Jackson Browne Downhill From Everywhere
Downhill From Everywhere
Inside Recordings
This is Jackson Browne’s first album in six years and like many veteran musicians, he’s finding the studio conducive to songwriting. In other words, his songs often take new directions, once he begins to collaborate with bandmates, most of whom have cemented their chemistry with the iconic songwriter long ago. Certainly, Browne’s catalog touches on topical issues of the day and Downhill from Everywhere is no different. These songs were all written prior to the pandemic, although one would not necessarily discern that from listening. He takes on truth and justice, respect and dignity, issues of immigration, an urgent environmental plea captured in the title track, and an overall urgency balanced with optimism on our future fate. We hear such lines as “Time rolling away, time like a river, time like a train…Time like a fuse burning shorter every day.” One may quickly assume that this is an aging rock star contemplating mortality, but Browne is not the least bit self-centered. We’ve all seen many things we hold dear such as democracy, equality, clean water, clean air in jeopardy during these times.
No, it does not come across as preachy. Instead, he sings his lyrics in a straight-forward matter, hoping we’ll pay attention. He centers on characters in two remarkably standout and prescient songs. A Catholic priest carefully navigates the streets in the slums of Haiti while in the other a young Mexican woman has risked it all to get across the border. The indirect message is inclusion stated in the former “Love Is Love” to a quasi-Calypso beat and, in the latter, “The Dreamer.” The opener, one that he’s been kicking around for years, is an ode to freedom wherever we can find it, a unifying theme throughout the album.
His stellar band is comprised of longtime bandmates Greg Leisz (Dave Alvin, Bill Frisell, Lucinda Williams), Val McCallum (Lucinda Williams, Sheryl Crow), bassist Bob Glaub (Linda Ronstadt, CSNY), keyboardist Jeff Young (Sting, Shawn Colvin), and drummer Mauricia Lewak (Sugarland, Melissa Etheridge); many of whom collaborating in the songwriting.
You may have already heard the single, “My Cleveland Heart,” an imagining of replacing our malleable, oft undependable human heart with a an artificial, unbreakable one – “They never break/They don’t even beat/And they don’t ache/They just plug in and shine.” He touches on a relatable theme in “Minutes to Downtown” where ostensibly he is trapped in L.A., but the tune is about longing for another place or another kind of life while being drawn to the same locale through some inexplicable force that keeps you there for years on end. Among the many beautiful and empathetic moments on the album is the standout “Human Touch,” co-written with Stevie McEwan and Leslie Mendelson with whom he sings a duet in gorgeous harmony. She takes the lead on the first two verses but Browne’s entrance on the third verse is classic Browne in vocal delivery – “Everybody wants a holiday/Everybody wants to feel the sun/Get outside and run around”, backed brilliantly by the band but especially by Leisz’s pedal and lap steel. (There is no better player of either). This song first appeared in 5B, a documentary film about the first AIDS ward at San Francisco General Hospital.

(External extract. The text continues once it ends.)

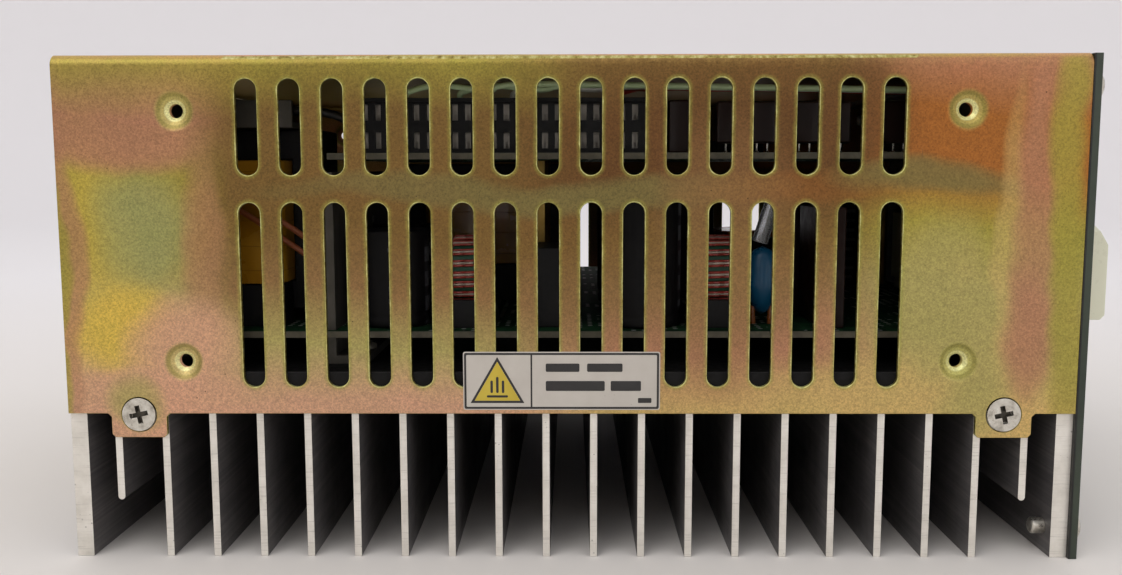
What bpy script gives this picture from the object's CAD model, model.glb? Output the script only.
import math
import random

import bmesh
import bpy
from mathutils import Matrix, Vector


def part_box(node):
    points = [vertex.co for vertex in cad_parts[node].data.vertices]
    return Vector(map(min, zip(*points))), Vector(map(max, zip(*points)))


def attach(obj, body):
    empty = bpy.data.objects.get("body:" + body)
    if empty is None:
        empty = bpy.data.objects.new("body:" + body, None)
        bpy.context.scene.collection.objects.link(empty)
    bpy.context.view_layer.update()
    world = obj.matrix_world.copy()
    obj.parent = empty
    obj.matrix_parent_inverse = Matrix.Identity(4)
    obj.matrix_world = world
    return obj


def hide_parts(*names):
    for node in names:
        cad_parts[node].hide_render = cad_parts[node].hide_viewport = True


MM = 0.001
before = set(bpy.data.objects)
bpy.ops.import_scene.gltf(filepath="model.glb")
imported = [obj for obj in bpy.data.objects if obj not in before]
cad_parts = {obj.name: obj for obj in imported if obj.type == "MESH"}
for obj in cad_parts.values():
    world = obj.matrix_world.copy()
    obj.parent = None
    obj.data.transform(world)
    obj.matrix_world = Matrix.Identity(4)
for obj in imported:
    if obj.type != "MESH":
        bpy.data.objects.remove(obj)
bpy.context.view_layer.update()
scene = bpy.context.scene
made = {}


# ---------------------------------------------------------------- sizes
def size_of(node):
    lo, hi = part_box(node)
    return lo / MM, hi / MM


CASE_LO, CASE_HI = size_of("cover")
SINK_LO, SINK_HI = size_of("heatsink")
PANEL_LO, PANEL_HI = size_of("front_panel")
REAR_X, FRONT_X = CASE_LO.x, CASE_HI.x
MID_X = (REAR_X + FRONT_X) / 2
NEAR_Y, FAR_Y = CASE_LO.y, CASE_HI.y
TOP_Z = CASE_HI.z
TAB_Z = CASE_LO.z
SHEET = 1.2
BEND_R = 2.6
COVER_Z = 35.6
TAB_X = (FRONT_X - REAR_X) / 2 - 17
TAB_W = 13.3
SLOT_W = 5.0
SLOT_PITCH = 10.0
SLOT_COUNT = 16
SLOT_ROWS = ((42.1, 85.8), (92.2, 114.4))  # the upper row is in the near wall alone
MOUNT_X = 91.7
MOUNT_Z = (48.2, 107.1)
SCREW_Z = COVER_Z - 0.2


# ---------------------------------------------------------------- material tools
def rgb(r, g, b):
    def lin(c):
        c /= 255
        return c / 12.92 if c < 0.04045 else ((c + 0.055) / 1.055) ** 2.4
    return (lin(r), lin(g), lin(b), 1.0)


class Shade:
    """A node material built by short calls; plain numbers go on the sockets themselves."""

    def __init__(self, name, **sockets):
        self.m = bpy.data.materials.new(name)
        self.m.use_nodes = True
        self.t = self.m.node_tree
        self.b = self.t.nodes["Principled BSDF"]
        self.coord = self.t.nodes.new("ShaderNodeTexCoord").outputs["Object"]
        for key, value in sockets.items():
            self.put(key.replace("_", " "), value)

    def put(self, key, value):
        socket = next(s for s in self.b.inputs if s.name.lower() == key.lower())
        if isinstance(value, bpy.types.NodeSocket):
            self.t.links.new(value, socket)
        else:
            socket.default_value = value
        return self

    def feed(self, node, key, value):
        if value is None:
            return
        if isinstance(value, bpy.types.NodeSocket):
            self.t.links.new(value, node.inputs[key])
        else:
            node.inputs[key].default_value = value

    def math(self, op, a, b=None, c=None, clamp=False):
        n = self.t.nodes.new("ShaderNodeMath")
        n.operation, n.use_clamp = op, clamp
        for i, v in enumerate((a, b, c)):
            self.feed(n, i, v)
        return n.outputs[0]

    def vmath(self, op, a, b=None):
        n = self.t.nodes.new("ShaderNodeVectorMath")
        n.operation = op
        self.feed(n, 0, a)
        self.feed(n, 1, b)
        return n.outputs["Value"] if op in ("LENGTH", "DISTANCE", "DOT_PRODUCT") else n.outputs[0]

    def scaled(self, x=1, y=1, z=1, vector=None):
        return self.vmath("MULTIPLY", vector or self.coord, (x, y, z))

    def xyz(self, vector=None):
        n = self.t.nodes.new("ShaderNodeSeparateXYZ")
        self.feed(n, 0, vector or self.coord)
        return n.outputs

    def join(self, x, y, z):
        n = self.t.nodes.new("ShaderNodeCombineXYZ")
        for i, v in enumerate((x, y, z)):
            self.feed(n, i, v)
        return n.outputs[0]

    def noise(self, scale, detail=3.0, rough=0.55, vector=None, distortion=0.0, color=False):
        n = self.t.nodes.new("ShaderNodeTexNoise")
        self.feed(n, "Vector", vector or self.coord)
        self.feed(n, "Scale", scale)
        self.feed(n, "Detail", detail)
        self.feed(n, "Roughness", rough)
        self.feed(n, "Distortion", distortion)
        return n.outputs["Color" if color else 0]

    def cells(self, scale, vector=None, feature="F1", out="Distance", randomness=1.0):
        n = self.t.nodes.new("ShaderNodeTexVoronoi")
        n.feature = feature
        self.feed(n, "Vector", vector or self.coord)
        self.feed(n, "Scale", scale)
        self.feed(n, "Randomness", randomness)
        return n.outputs[out]

    def span(self, value, a, b, c=0.0, d=1.0, smooth=True):
        n = self.t.nodes.new("ShaderNodeMapRange")
        n.interpolation_type = "SMOOTHSTEP" if smooth else "LINEAR"
        for key, v in (("Value", value), ("From Min", a), ("From Max", b), ("To Min", c), ("To Max", d)):
            self.feed(n, key, v)
        return n.outputs[0]

    def ramp(self, fac, stops, mode="LINEAR"):
        n = self.t.nodes.new("ShaderNodeValToRGB")
        n.color_ramp.interpolation = mode
        e = n.color_ramp.elements
        while len(e) < len(stops):
            e.new(0.5)
        for el, (p, c) in zip(e, stops):
            el.position = p
            el.color = c
        self.feed(n, "Fac", fac)
        return n.outputs["Color"]

    def mix(self, fac, a, b, kind="MIX"):
        n = self.t.nodes.new("ShaderNodeMix")
        n.data_type, n.blend_type = "RGBA", kind
        n.clamp_factor = True
        for s, v in (("Factor", fac), ("A", a), ("B", b)):
            socket = next(i for i in n.inputs if i.name == s and i.type == ("VALUE" if s == "Factor" else "RGBA"))
            if isinstance(v, bpy.types.NodeSocket):
                self.t.links.new(v, socket)
            else:
                socket.default_value = v
        return next(o for o in n.outputs if o.type == "RGBA")

    def bump(self, height, distance, strength=1.0, normal=None):
        n = self.t.nodes.new("ShaderNodeBump")
        self.feed(n, "Strength", strength)
        self.feed(n, "Distance", distance)
        self.feed(n, "Height", height)
        if normal is not None:
            self.feed(n, "Normal", normal)
        self.t.links.new(n.outputs[0], self.b.inputs["Normal"])
        return n.outputs[0]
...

Browne’s messages are often clever. Consider these lines in “The Dreamer” for the GOP-led anti-immigration mindset – “We don’t see half the people around us/But we see enemies who surround us…And the walls that we’ve built between us/Keep us prisoners of our fear.” The rocking title track is a treatise against our ridiculous overuse of plastic and the harmful effect it is having on the environment. “Until Justice Is Real” poses a series of existential questions that many of us have contemplated in the last year. To a start-stop beat this is the one with the lines about time getting away from us. Essentially, he is decrying apathy as the harmonies from the background vocalists and the twin guitars of McCallum and Waddy Wachtel spiced with Leisz’s lap steel raise the intensity.
Browne’s signature mellow side appears in “A Little Soon To Say,” where in a soothing way, he holds out hope for the next generation, as Young holds sway on the B3. The closing “A Song for Barcelona” is a collaborative write from all five of the core bandmates. The bilingual sung “A Song For Barcelona” closes on a rumba beat and a few appropriate Spanish touches but it seems a bit like an outlier here with its more commercial veneer. Yet, by this point Browne has made his various messages clear. He seems newly re-energized by grandfatherhood. With little to prove in his storied career, his songwriting mettle shines through many times over. The album is superbly engineered as it should with these top shelf musicians aboard. Browne is far from empty; his tank is full. It’s certainly easy on the ears but provocative too, as is standard with most Browne efforts.